There was this neat mound of a hill that I felt any halfway decent pilot should be able to launch the Wing off the top. I shrugged off their protests (something about not upsetting the landowner), lined the GL up, let rip with the throttle, dropping the clutch with seven thousand revs up. The beast lurched forward, gouging out a huge furrow in the ground for the first hundred yards, covering just about everyone in a thick layer of mud.

Approaching the beginning of the hill, I yanked on the bars to little effect. Rather than trying to go up what appeared a rather more vertical climb than I had at first thought, the GL tried to go straight through the hill. The ground was soft and the front ended up hidden right up to the radiator. I was flung viciously forward, catching a very sensitive piece of my anatomy on the fake petrol tank. They didn't even laugh. They ignored me, pulling the precious machine out of the hill.

Dickhead pocketed the keys, whilst his friends hurriedly tried to clean up the great God Gold Wing, grabbed hold of my shoulders and shook me viciously. He shouted something about getting my act together and getting sober if I wanted to ride the machine home the next day. I sort of nodded my head in acquiescence and slept the rest of the day.

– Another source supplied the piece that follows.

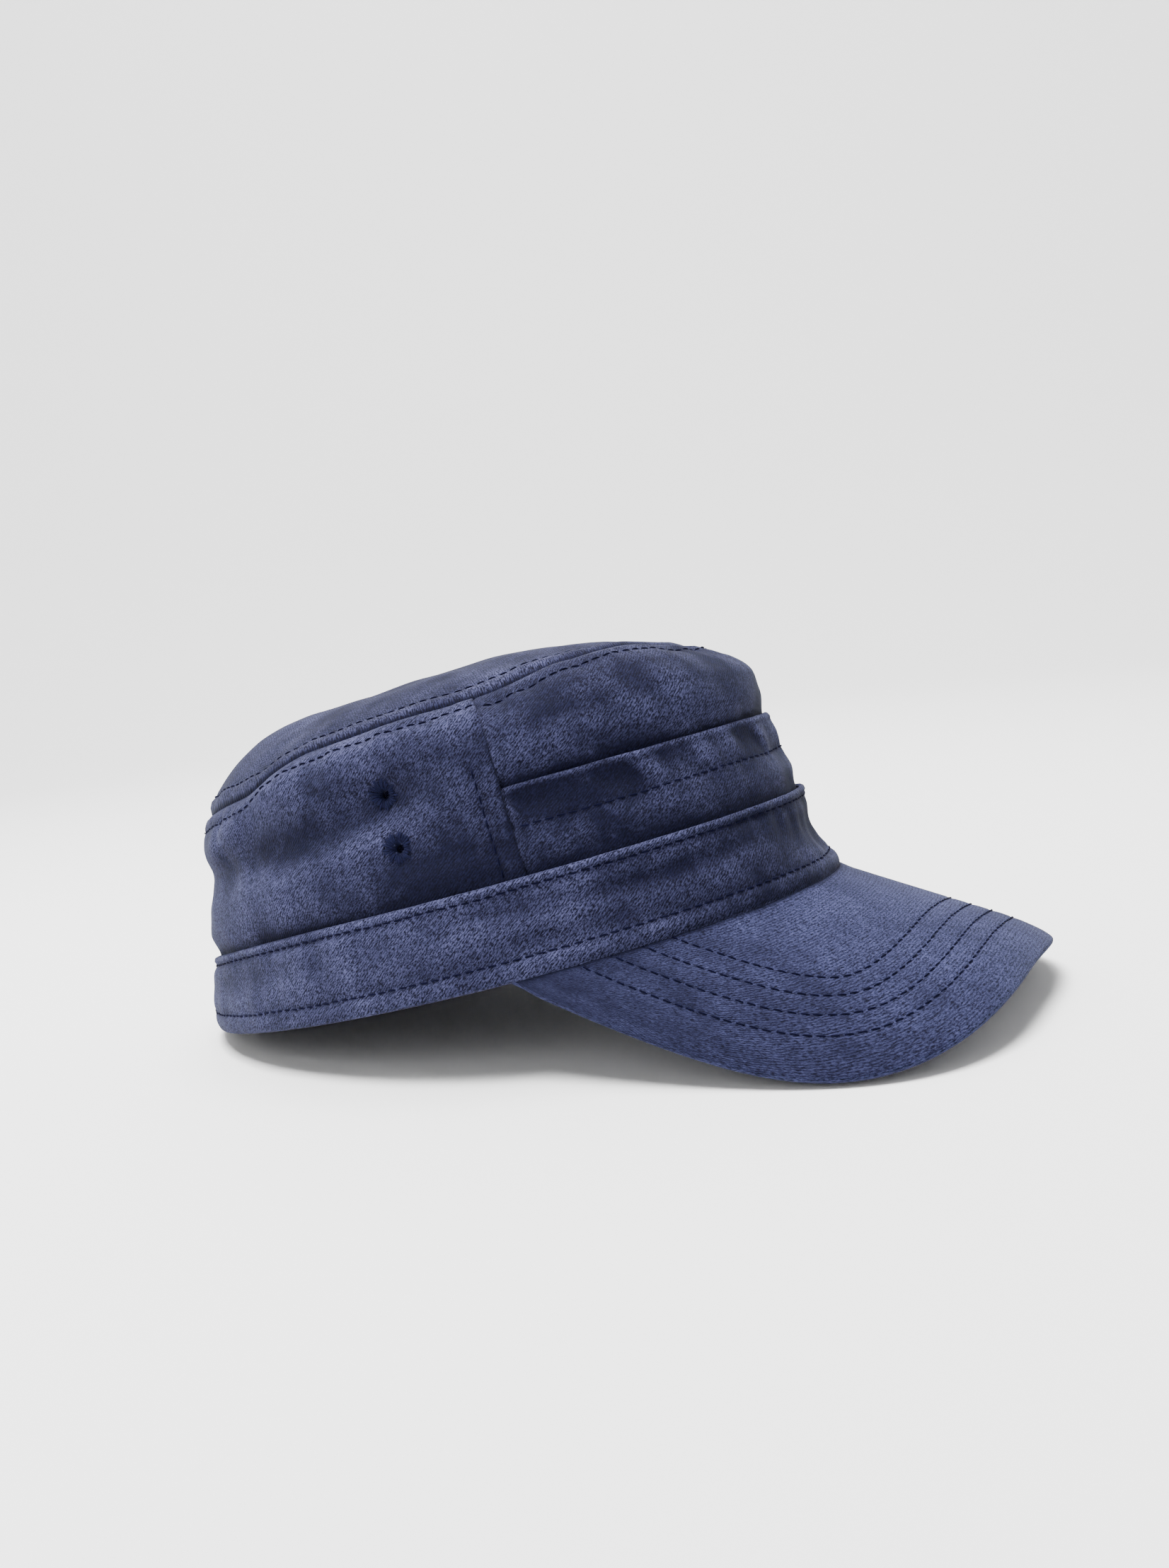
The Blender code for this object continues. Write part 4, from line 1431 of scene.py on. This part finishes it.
class CAP_OT_sides(CapPiece, bpy.types.Operator):
    """Build both side panels, their stitches and their sewn eyelets."""

    bl_idname = "cap.sides"
    bl_label = "Sides"

    def execute(self, context):
        sizes = context.scene.cap_sizes
        made = []
        for sign, side in ((-1, "right"), (1, "left")):
            skin, wear = side_skin(sign)
            names = [name for name in EYELETS if name.startswith("eyelet_" + side)]
            holes = []
            for name in names:
                nearest = nearest_point(skin, eyelet_centre(*EYELETS[name]))
                holes.append((skin.points[nearest], sizes.eyelet_hole / 2 + HOLE_CLEARANCE))
            made.append(cloth_piece(f"side_cloth_{side}", skin, wear, PANEL_WALL,
                                    crown_material(), f"side_panel_{side}", holes))
            rows = [skin.row_at(skin.lines[0])]
            # The upright row runs from the band to the middle of the wall, column by column
            upright = Skin(np.swapaxes(skin.points, 0, 1))
            upright.normal = np.swapaxes(skin.normal, 0, 1)
            low = slice(8, skin.low_rows)
            rows.append(tuple(grid[low] for grid in upright.row_at(skin.upright.T)))
            made.append(stitch_piece(f"side_stitches_{side}", rows, thread_material(), sizes,
                                     20 + sign))
            for name in names:
                made.append(eyelet_threads(name, *EYELETS[name], skin, sizes, eyelet_material()))
        return self.finish_with(made)


class CAP_OT_top(CapPiece, bpy.types.Operator):
    """Build the domed top and the row of stitches inside its seam."""

    bl_idname = "cap.top"
    bl_label = "Top"

    def execute(self, context):
        skin, wear = top_skin()
        top = top_cloth("top_cloth", skin, wear, PANEL_WALL, crown_material())
        rows = [closed_path(skin.row_at(skin.lines[0]))]
        stitches = stitch_piece("top_stitches", rows, thread_material(), context.scene.cap_sizes, 30)
        return self.finish_with([top, stitches])


def top_cloth(name, skin, wear, thickness, material):
    """The top as a closed wall: the inner dome, a rounded edge, the outer dome, two poles.

    Its cloth coordinates are its plan in mm, since it is cut from one flat piece.
    """
    outer, normal = skin.points, skin.normal
    inner = outer - thickness * normal
    edge = rounded_edge(outer[0], outer[1], normal[0], thickness)
    rows = np.concatenate((inner[::-1], edge[::-1], outer))
    height, columns = rows.shape[:2]
    index = wrapped(np.arange(height * columns).reshape(height, columns), 1)
    faces = cell_corners(index).reshape(-1, 4).tolist()
    poles = np.stack((inner[-1].mean(axis=0), outer[-1].mean(axis=0)))
    first = height * columns
    faces += [(int(b), int(a), first) for a, b in zip(index[0, :-1], index[0, 1:])]
    faces += [(int(a), int(b), first + 1) for a, b in zip(index[-1, :-1], index[-1, 1:])]
    vertices = np.concatenate((rows.reshape(-1, 3), poles))
    piece = dress(name, vertices, faces, material, "top_panel")
    plan = vertices[corner_vertices(piece.data), :2]
    add_cloth_data(piece.data, plan, wear, (height - outer.shape[0]) * columns)
    return piece


class CAP_OT_brim(CapPiece, bpy.types.Operator):
    """Build the curved brim and its four rows of stitches."""

    bl_idname = "cap.brim"
    bl_label = "Brim"

    def execute(self, context):
        scene = context.scene
        skin, wear = brim_skin()
        material = twill_finish("washed_brim", scene.cap_colours.brim_dark,
                                scene.cap_colours.brim_deep, scene.cap_colours.brim_pale,
                                scene.cap_sizes, math.radians(88), 0.7)
        brim = cloth_piece("brim_cloth", skin, wear, BRIM_WALL, material, "brim")
        rows = []
        for line in skin.lines:
            inside = (line[0] < 0) & (line[-1] > 0)
            rows.append(tuple(grid[inside] for grid in skin.row_at(line)))
        stitches = stitch_piece("brim_stitches", rows, thread_material(), scene.cap_sizes, 40)
        return self.finish_with([brim, stitches])


# The camera's place and aim in the rested cap's frame, its view at the image's size, and the
# strength of the soft light from all round
CAMERA_PLACE = (-0.4134, -0.2149, 0.1161)
CAMERA_AZIMUTH = 62.56
CAMERA_DIP = 5.89
CAMERA_ROLL = 6.59
FOCAL_PIXELS = 2200
IMAGE_HEIGHT = 2216
SENSOR = 36.0
WORLD_STRENGTH = 0.28


class CAP_OT_stage(CapPiece, bpy.types.Operator):
    """Set the pale floor and backdrop, the soft lights and the camera."""

    bl_idname = "cap.stage"
    bl_label = "Stage"

    def execute(self, context):
        settings = context.scene.cap_stage
        backdrop(settings)
        lights = (
            ("key_light", (-0.26, 0.14, 1.30), (0, 0, 0.05), 0.6, settings.key_power),
            ("fill_light", (-1.20, 0.25, 0.60), (0, 0, 0.05), 0.8, settings.fill_power),
            ("back_light", (0.75, 0.55, 1.30), (0, 0, 0.05), 0.8, settings.back_power),
            ("wall_light", (0.60, 0.30, 2.40), (2.3, 1.3, 0.7), 1.2, settings.wall_power),
        )
        for name, place, aim, size, power in lights:
            add_light(name, place, aim, size, power)
        add_camera(context.scene)
        world = bpy.data.worlds.new("studio")
        world.use_nodes = True
        world.node_tree.nodes["Background"].inputs["Color"].default_value = (1, 1, 1, 1)
        world.node_tree.nodes["Background"].inputs["Strength"].default_value = WORLD_STRENGTH
        context.scene.world = world
        return {"FINISHED"}


def backdrop(settings):
    """A bowl turned round the cap: flat near it, a quarter circle, and an upright wall."""
    flat, curve, top, columns = 1.4, 1.3, 3.0, 96
    arc = np.linspace(0, math.pi / 2, 25)
    radius = np.concatenate(([0.02, 0.5, 1.0], flat + curve * np.sin(arc), [flat + curve]))
    height = np.concatenate(([0.0, 0.0, 0.0], curve * (1 - np.cos(arc)), [top]))
    turn = np.linspace(0, 2 * math.pi, columns + 1)[:-1]
    ring = np.stack((radius[:, None] * np.cos(turn), radius[:, None] * np.sin(turn),
                     height[:, None] + 0 * turn), axis=-1)
    index = wrapped(np.arange(ring.shape[0] * columns).reshape(-1, columns), 1)
    faces = np.stack((index[:-1, :-1], index[1:, :-1], index[1:, 1:], index[:-1, 1:]), axis=2)
    faces = faces.reshape(-1, 4).tolist() + [index[0, :-1].tolist()]
    finish = Finish("backdrop_paper", 0.9, Specular_IOR_Level=0.1)
    place = finish.node("ShaderNodeTexCoord", output="Object")
    colour = tuple(settings.floor_colour)
    soft = tuple(0.985 * c for c in colour)
    tone = finish.mixed(finish.noise(place, 1.5), (*soft, 1.0), (*colour, 1.0))
    finish.feed("Base Color", tone)
    return new_piece("backdrop", ring.reshape(-1, 3), faces, finish.material)


def add_light(name, place, aim, size, power):
    """A square area light at a place, turned to its aim."""
    light = bpy.data.lights.new(name, "AREA")
    light.size = size
    light.energy = power
    lamp = bpy.data.objects.new(name, light)
    lamp.location = place
    lamp.rotation_euler = (Vector(aim) - Vector(place)).to_track_quat("-Z", "Y").to_euler()
    bpy.context.scene.collection.objects.link(lamp)


def add_camera(scene):
    """The camera at its place, turned to its azimuth, dip and roll."""
    camera = bpy.data.cameras.new("camera")
    camera.sensor_width = SENSOR
    camera.lens = FOCAL_PIXELS / IMAGE_HEIGHT * SENSOR
    camera.clip_start, camera.clip_end = 0.01, 20.0
    holder = bpy.data.objects.new("camera", camera)
    azimuth, dip = math.radians(CAMERA_AZIMUTH), math.radians(CAMERA_DIP)
    aim = Vector((math.sin(azimuth) * math.cos(dip), math.cos(azimuth) * math.cos(dip),
                  -math.sin(dip)))
    turn = aim.to_track_quat("-Z", "Y").to_matrix()
    roll = Euler((0, 0, -math.radians(CAMERA_ROLL))).to_matrix()
    holder.rotation_euler = (turn @ roll).to_euler()
    holder.location = CAMERA_PLACE
    scene.collection.objects.link(holder)
    scene.camera = holder


class CAP_PT_panel(bpy.types.Panel):
    """The cap's pieces, sizes and colours in the sidebar."""

    bl_idname = "CAP_PT_panel"
    bl_label = "Field Cap"
    bl_space_type = "VIEW_3D"
    bl_region_type = "UI"
    bl_category = "Cap"

    def draw(self, context):
        for operator in OPERATORS:
            self.layout.operator(operator.bl_idname)
        for group in (context.scene.cap_sizes, context.scene.cap_colours, context.scene.cap_stage):
            box = self.layout.box()
            for name in group.__annotations__:
                box.prop(group, name)


GROUPS = {"cap_sizes": CapSizes, "cap_colours": CapColours, "cap_stage": StageSettings}
OPERATORS = (CAP_OT_band, CAP_OT_front, CAP_OT_sides, CAP_OT_top, CAP_OT_brim, CAP_OT_stage)


def register():
    for cls in (*GROUPS.values(), *OPERATORS, CAP_PT_panel):
        bpy.utils.register_class(cls)
    for name, group in GROUPS.items():
        setattr(bpy.types.Scene, name, PointerProperty(type=group))


def unregister():
    for name in GROUPS:
        delattr(bpy.types.Scene, name)
    for cls in reversed((*GROUPS.values(), *OPERATORS, CAP_PT_panel)):
        bpy.utils.unregister_class(cls)


def main():
    register()
    for operator in OPERATORS:
        group, name = operator.bl_idname.split(".")
        getattr(getattr(bpy.ops, group), name)()


if __name__ == "__main__":
    main()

In the morning it was monsoon time. Five minutes in the rain and I was absolutely drenched despite leather jacket and nylon overtrousers.....after 15 minutes behind the huge Vetter style fairing fitted to the GL, daring to do no more than 50mph in the atrocious conditions, the Wing appeared to make some kind of sense. I could see the huge grins of contentment flashing between the geriatrics, they were even giving me the thumbs up sign. I huddled down to it, gave in to the conditions and began to actually enjoy riding a Gold Wing. God help me!